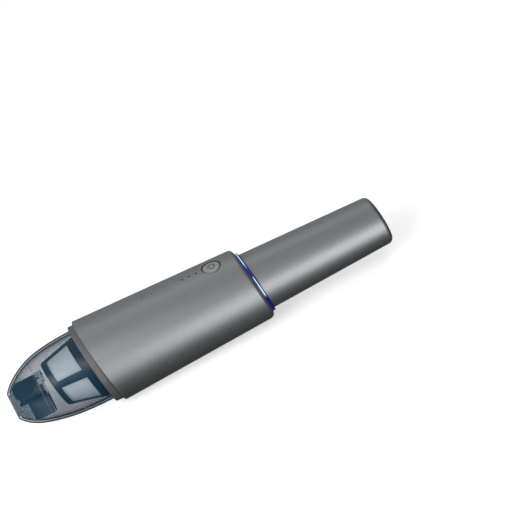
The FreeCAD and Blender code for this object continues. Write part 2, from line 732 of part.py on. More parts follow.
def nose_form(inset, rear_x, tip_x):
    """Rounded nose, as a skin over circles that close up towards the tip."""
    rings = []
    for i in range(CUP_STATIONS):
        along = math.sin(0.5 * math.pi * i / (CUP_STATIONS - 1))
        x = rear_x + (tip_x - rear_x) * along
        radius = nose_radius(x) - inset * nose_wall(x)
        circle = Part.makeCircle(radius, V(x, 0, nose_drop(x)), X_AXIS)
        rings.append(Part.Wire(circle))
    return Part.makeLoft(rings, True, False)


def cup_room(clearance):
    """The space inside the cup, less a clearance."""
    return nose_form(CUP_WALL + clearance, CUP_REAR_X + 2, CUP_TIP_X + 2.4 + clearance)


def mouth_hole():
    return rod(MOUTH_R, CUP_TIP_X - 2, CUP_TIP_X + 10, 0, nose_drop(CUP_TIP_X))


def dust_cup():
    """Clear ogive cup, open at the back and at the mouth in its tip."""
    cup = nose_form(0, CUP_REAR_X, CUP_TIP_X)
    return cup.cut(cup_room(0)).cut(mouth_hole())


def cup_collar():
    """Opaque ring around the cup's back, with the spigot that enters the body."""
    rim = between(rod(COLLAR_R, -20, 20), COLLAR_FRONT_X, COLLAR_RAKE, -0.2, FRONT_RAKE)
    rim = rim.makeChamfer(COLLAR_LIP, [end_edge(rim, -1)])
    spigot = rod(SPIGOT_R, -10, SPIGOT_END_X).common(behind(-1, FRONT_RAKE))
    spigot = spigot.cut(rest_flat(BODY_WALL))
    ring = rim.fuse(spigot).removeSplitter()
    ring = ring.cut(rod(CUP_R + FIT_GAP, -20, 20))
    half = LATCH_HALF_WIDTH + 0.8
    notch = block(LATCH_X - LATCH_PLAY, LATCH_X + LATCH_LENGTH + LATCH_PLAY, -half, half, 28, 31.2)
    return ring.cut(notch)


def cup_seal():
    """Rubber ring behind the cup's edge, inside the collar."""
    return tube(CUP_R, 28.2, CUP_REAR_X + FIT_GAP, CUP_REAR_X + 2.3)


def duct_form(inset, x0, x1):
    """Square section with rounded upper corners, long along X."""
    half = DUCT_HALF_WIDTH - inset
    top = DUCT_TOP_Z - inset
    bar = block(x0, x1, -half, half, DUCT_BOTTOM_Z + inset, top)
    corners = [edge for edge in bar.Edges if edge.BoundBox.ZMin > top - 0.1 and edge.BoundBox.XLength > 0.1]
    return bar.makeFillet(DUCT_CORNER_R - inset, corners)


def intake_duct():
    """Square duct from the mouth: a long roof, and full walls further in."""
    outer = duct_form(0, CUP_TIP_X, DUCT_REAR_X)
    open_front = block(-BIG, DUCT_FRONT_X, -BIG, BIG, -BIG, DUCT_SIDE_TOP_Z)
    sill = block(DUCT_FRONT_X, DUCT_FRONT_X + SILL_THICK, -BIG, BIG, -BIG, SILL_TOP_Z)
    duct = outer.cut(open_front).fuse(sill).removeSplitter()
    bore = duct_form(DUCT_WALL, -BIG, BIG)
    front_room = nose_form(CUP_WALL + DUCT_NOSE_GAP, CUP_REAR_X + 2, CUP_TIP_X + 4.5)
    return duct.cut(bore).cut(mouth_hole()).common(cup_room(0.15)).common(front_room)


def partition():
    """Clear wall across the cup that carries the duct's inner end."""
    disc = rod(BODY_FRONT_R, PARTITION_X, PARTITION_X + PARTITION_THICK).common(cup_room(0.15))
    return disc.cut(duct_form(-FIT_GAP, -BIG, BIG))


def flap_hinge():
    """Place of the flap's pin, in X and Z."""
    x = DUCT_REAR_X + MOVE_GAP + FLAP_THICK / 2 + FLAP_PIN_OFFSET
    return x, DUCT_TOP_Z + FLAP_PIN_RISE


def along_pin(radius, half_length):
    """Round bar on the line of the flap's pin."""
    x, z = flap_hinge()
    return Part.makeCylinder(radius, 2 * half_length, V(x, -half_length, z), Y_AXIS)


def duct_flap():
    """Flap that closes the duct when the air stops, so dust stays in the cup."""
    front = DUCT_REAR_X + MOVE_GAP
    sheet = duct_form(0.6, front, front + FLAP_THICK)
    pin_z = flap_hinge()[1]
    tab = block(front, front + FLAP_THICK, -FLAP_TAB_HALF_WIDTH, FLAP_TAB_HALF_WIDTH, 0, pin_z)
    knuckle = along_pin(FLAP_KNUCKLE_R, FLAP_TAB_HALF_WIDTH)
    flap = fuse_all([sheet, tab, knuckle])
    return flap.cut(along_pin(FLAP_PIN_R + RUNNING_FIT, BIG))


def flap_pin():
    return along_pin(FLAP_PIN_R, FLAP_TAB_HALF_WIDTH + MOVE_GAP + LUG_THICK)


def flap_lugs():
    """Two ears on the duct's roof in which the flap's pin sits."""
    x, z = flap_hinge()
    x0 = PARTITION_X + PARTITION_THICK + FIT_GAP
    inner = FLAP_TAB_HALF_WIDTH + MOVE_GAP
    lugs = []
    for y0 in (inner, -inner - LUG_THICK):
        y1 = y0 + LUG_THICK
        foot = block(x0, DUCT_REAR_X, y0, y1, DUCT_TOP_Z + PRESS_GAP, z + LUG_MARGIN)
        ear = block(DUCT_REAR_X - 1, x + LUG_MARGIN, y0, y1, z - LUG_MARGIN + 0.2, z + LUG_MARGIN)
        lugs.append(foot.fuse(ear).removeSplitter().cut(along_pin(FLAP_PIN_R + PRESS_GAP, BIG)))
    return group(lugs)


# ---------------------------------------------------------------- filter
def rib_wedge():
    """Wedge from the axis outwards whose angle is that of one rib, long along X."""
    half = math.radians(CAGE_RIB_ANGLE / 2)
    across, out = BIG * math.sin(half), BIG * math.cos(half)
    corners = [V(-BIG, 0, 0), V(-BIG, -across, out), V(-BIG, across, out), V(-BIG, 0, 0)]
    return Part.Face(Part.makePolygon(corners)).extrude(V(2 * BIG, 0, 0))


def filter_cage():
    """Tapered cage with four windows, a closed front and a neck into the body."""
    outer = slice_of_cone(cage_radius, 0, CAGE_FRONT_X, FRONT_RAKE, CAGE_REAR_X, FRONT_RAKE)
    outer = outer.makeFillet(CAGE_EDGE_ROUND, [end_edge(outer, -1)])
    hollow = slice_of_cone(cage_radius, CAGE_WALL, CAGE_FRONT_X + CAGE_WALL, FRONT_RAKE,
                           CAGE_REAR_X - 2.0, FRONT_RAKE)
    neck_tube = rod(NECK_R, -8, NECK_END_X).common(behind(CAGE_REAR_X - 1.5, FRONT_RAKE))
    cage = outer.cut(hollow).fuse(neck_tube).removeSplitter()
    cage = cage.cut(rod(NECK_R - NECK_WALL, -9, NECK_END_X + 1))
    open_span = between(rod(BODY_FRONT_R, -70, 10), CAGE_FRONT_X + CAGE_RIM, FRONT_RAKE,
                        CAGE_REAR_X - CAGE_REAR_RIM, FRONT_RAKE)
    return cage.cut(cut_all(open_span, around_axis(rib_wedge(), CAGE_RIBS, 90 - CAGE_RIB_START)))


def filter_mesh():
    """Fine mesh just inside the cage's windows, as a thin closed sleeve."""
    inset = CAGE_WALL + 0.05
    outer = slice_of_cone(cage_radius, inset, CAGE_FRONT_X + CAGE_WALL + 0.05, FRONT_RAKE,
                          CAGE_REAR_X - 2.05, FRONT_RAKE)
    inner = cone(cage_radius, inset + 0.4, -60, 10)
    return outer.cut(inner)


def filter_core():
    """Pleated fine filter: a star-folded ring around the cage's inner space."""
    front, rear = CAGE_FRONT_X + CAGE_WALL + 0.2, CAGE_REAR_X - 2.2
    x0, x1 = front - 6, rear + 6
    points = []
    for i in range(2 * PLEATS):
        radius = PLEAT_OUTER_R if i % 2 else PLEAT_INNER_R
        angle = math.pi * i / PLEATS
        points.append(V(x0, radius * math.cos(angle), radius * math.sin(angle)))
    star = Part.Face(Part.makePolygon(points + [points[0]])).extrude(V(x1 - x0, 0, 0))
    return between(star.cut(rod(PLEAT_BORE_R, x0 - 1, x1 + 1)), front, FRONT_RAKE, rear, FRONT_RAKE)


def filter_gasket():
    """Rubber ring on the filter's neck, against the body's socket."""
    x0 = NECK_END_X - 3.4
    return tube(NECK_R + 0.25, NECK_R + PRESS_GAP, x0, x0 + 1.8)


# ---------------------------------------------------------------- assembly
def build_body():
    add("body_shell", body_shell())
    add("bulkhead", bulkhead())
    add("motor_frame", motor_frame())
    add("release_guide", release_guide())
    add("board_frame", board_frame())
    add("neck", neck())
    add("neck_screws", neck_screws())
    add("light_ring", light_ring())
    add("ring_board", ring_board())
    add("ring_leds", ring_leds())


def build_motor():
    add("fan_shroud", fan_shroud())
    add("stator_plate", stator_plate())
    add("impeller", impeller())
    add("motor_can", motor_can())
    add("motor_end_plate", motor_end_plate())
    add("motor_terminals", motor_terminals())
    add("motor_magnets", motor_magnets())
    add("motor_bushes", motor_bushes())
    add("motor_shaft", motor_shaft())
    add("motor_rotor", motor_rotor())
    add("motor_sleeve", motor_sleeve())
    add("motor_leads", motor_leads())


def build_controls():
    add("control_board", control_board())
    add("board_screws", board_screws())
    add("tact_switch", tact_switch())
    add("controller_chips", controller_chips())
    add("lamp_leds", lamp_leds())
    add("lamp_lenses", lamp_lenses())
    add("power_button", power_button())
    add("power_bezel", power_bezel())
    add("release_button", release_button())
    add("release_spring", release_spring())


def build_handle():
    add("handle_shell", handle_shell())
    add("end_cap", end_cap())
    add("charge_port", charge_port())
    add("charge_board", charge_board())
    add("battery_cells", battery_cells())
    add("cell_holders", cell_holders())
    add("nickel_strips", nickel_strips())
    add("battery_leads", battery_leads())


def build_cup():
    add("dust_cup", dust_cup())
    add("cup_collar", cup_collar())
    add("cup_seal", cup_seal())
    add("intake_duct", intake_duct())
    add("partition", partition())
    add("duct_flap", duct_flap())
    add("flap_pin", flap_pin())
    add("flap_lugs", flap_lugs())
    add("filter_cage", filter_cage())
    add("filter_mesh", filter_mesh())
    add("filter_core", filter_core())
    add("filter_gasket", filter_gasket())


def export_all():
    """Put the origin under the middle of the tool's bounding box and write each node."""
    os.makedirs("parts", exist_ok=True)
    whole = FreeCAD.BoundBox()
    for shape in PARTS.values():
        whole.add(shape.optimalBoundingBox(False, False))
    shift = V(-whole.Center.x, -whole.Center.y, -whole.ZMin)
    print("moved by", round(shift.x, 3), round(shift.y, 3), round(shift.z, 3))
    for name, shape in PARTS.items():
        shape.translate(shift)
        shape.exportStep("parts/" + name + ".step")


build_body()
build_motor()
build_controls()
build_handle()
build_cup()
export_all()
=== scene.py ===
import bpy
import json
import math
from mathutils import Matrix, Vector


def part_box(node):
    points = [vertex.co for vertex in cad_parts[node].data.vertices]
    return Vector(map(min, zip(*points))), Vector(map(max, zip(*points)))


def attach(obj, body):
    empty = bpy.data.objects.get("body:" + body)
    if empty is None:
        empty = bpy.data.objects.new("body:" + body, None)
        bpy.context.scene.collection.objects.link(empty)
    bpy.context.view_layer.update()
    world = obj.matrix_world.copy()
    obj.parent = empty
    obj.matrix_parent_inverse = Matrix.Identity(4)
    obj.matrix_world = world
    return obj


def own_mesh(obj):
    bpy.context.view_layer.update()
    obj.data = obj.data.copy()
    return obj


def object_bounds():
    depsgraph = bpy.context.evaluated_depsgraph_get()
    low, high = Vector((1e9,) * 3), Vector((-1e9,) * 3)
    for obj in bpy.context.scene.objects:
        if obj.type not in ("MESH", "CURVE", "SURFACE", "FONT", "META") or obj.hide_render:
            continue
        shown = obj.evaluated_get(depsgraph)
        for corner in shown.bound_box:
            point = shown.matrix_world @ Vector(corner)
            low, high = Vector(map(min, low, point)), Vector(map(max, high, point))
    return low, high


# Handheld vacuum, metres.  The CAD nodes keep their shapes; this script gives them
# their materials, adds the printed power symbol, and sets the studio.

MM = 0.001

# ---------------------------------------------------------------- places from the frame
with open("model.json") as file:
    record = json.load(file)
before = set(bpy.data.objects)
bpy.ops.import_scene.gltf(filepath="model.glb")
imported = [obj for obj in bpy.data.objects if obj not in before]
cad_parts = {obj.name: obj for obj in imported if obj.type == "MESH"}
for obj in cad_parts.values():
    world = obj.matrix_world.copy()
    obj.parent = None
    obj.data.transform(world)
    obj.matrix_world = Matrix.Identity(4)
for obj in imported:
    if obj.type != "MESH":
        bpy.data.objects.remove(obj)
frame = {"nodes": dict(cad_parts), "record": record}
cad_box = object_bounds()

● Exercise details
Reproduce the lines exactly, taking as the first line the one with "for name, shape" and as the last line the one with "if empty is", and include nothing else.

● Reply
    for name, shape in PARTS.items():
        shape.translate(shift)
        shape.exportStep("parts/" + name + ".step")


build_body()
build_motor()
build_controls()
build_handle()
build_cup()
export_all()
=== scene.py ===
import bpy
import json
import math
from mathutils import Matrix, Vector


def part_box(node):
    points = [vertex.co for vertex in cad_parts[node].data.vertices]
    return Vector(map(min, zip(*points))), Vector(map(max, zip(*points)))


def attach(obj, body):
    empty = bpy.data.objects.get("body:" + body)
    if empty is None:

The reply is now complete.